L’ordigno. Il Ris di Parma sta indagando per ricostruire cosa sia esploso nella notte in cui «per la prima volta un magistrato del nord è stato attaccato in questo modo», come ha detto ancora Papalia. Della bomba sono rimaste pochissime tracce: solo qualche pezzetto in plastica, residuo dell’involucro. Il Ris dovrà capire che tipo di esplosivo sia stato utilizzato e come sia stato fabbricato l’ordigno. Nelle prime ore dopo l’attentato il quadro è nebuloso, ma dietro la bomba non dovrebbe esserci una mano inesperta. Le modalità di esecuzione e la portata dell’attacco spingono a guardare in direzione di criminali consapevoli, che non volevano conseguenze peggiori. Puntavano solo a intimidire e così è stato.
Le indagini di Tamburini. Per questo i carabinieri del nucleo investigativo, guidati dalla procura di Venezia competente per i fatti che coinvolgono magistrati mantovani, stanno scorrendo le indagini più delicate a cui lavora Tamburini. Il primo pensiero va al caso dei 16 sikh per i quali il pm ha chiesto nei giorni scorsi 250 anni di reclusione per aver sequestrato e picchiato un loro connazionale per cinque giorni: un processo che Tamburini segue per la direzione distrettuale antimafia di Brescia. Tra gli altri casi più delicati c’è il processo Montedison. E poi naturalmente le altre indagini che – come recita il comunicato della prefettura – «spaziano dall’inquinamento ambientale alla criminalità organizzata» e restano protette dal riserbo imposto dalle circostanze. Sul taccuino degli inquirenti anche la vicenda di Ziadi Moncef, il tunisino condannato a 30 anni per l’omicidio della moglie che venerdì aveva minacciato Tamburini in aula (ma l’uomo è in carcere).

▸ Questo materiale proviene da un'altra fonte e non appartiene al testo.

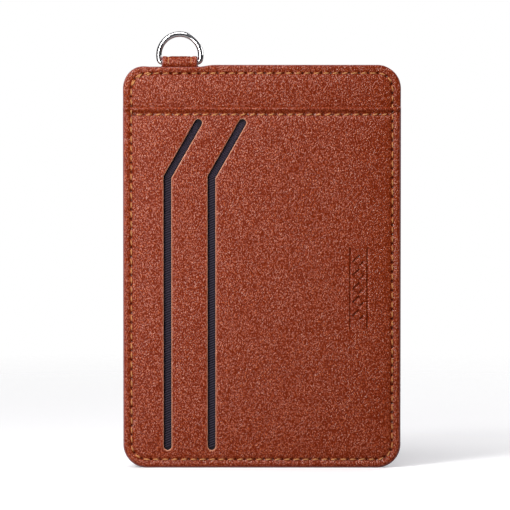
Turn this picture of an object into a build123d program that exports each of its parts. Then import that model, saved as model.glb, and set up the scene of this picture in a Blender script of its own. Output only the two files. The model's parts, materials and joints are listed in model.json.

Sotto protezione. A poche ore dall’attentato in via Principe Amedeo si sono riuniti i vertici di prefettura, carabinieri, questura, finanza e magistratura (c’erano il procuratore generale di Brescia Guido Papalia e il procuratore capo di Mantova Antonino Condorelli). L’incontro è durato un’ora, il tempo necessario a ricostruire l’accaduto e prendere la prima, inevitabile misura di sicurezza: Tamburini e la sua famiglia da ieri sono sotto scorta. L’attenzione si alza anche per i colleghi della procura di via Poma: «Non possiamo escludere che sia un’intimidazione all’intero ufficio» dice Papalia.